Direction = In the entries that follow, find the word "parts" and report each line it is on.

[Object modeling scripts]
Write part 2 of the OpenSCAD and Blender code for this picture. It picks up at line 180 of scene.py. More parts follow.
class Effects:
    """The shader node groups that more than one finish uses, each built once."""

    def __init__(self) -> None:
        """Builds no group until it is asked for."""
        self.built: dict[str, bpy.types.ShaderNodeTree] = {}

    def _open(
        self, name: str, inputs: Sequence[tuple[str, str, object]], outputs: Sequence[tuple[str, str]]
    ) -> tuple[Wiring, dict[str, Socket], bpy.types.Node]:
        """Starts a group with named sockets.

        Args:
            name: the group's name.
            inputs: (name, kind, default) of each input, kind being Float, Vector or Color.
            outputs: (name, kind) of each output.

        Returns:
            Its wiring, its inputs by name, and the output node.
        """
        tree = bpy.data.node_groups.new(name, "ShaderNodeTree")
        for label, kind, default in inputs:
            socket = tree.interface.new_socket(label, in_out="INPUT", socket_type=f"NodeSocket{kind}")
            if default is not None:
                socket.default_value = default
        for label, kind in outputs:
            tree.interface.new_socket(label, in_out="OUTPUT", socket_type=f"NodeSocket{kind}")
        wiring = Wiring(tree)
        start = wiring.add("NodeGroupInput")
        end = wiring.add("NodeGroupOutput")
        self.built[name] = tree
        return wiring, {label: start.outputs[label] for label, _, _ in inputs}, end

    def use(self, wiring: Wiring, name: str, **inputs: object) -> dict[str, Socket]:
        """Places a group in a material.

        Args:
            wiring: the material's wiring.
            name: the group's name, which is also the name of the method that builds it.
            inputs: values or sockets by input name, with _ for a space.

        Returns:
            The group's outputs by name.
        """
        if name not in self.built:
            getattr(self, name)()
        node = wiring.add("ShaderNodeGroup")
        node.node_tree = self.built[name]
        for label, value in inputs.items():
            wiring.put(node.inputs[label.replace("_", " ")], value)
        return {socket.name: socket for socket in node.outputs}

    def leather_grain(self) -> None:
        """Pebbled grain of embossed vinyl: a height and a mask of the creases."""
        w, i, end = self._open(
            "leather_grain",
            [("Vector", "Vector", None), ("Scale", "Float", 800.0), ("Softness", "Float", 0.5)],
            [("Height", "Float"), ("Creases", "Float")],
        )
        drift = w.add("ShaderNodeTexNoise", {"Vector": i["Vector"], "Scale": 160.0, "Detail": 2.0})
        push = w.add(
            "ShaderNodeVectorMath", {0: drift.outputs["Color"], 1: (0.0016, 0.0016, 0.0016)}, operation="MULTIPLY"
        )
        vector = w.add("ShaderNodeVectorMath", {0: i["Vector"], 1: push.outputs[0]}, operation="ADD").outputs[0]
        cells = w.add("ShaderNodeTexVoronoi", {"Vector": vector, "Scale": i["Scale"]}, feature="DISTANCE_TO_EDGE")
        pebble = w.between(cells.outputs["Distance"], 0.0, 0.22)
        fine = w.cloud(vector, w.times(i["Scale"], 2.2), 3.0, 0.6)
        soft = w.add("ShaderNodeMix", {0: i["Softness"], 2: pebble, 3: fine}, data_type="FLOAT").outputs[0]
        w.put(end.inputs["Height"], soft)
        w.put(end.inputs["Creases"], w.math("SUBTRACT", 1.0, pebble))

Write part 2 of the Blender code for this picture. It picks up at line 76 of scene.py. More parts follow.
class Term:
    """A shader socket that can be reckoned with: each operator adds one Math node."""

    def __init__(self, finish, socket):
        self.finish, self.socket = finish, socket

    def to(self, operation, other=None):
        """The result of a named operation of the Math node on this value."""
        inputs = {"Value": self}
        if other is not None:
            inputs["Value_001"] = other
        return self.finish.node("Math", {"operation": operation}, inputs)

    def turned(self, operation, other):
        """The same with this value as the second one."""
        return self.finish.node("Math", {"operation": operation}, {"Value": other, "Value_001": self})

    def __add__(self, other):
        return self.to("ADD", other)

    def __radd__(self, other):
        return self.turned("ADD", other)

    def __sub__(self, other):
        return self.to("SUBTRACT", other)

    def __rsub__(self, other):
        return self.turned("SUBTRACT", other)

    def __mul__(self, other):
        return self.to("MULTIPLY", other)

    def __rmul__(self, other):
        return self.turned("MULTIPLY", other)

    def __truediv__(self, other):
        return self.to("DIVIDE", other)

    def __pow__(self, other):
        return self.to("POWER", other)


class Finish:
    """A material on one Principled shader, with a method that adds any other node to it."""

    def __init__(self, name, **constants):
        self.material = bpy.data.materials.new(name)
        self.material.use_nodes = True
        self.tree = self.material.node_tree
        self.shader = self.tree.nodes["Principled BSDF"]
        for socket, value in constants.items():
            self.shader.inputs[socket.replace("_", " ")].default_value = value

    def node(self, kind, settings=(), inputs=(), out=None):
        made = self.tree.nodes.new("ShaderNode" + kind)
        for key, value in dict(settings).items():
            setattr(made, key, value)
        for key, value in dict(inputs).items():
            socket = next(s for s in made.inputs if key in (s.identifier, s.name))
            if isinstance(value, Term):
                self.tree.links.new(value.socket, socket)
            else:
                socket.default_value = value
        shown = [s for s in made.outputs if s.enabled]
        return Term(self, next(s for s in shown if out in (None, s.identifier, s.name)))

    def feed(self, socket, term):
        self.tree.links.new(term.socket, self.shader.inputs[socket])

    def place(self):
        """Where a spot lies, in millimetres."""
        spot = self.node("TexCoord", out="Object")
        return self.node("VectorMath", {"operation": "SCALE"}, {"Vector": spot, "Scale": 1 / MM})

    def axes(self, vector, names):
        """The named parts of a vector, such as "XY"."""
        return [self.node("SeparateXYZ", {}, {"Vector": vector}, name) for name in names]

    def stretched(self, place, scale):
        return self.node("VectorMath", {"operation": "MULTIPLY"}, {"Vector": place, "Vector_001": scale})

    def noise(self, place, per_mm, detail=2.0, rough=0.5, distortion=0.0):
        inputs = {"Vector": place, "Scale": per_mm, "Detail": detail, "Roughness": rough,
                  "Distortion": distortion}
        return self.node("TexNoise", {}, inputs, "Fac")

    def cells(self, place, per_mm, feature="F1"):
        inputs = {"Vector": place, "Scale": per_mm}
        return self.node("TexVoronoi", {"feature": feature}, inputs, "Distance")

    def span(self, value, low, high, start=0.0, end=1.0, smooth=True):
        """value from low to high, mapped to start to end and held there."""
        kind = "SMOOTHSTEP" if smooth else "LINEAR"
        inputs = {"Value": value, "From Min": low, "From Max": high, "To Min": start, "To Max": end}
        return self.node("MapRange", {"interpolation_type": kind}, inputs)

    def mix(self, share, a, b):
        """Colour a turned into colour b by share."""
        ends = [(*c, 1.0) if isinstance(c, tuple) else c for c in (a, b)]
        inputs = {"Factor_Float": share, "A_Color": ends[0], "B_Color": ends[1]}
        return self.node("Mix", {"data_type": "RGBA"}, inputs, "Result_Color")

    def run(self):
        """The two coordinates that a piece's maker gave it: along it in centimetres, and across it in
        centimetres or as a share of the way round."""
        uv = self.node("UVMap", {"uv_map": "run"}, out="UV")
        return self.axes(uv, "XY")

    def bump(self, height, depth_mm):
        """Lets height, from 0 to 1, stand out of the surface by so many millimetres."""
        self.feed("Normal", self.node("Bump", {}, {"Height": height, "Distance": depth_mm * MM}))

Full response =
Write part 2 of the OpenSCAD and Blender code for this picture. It picks up at line 180 of scene.py. More parts follow.
Write part 2 of the Blender code for this picture. It picks up at line 76 of scene.py. More parts follow.
        """The named parts of a vector, such as "XY"."""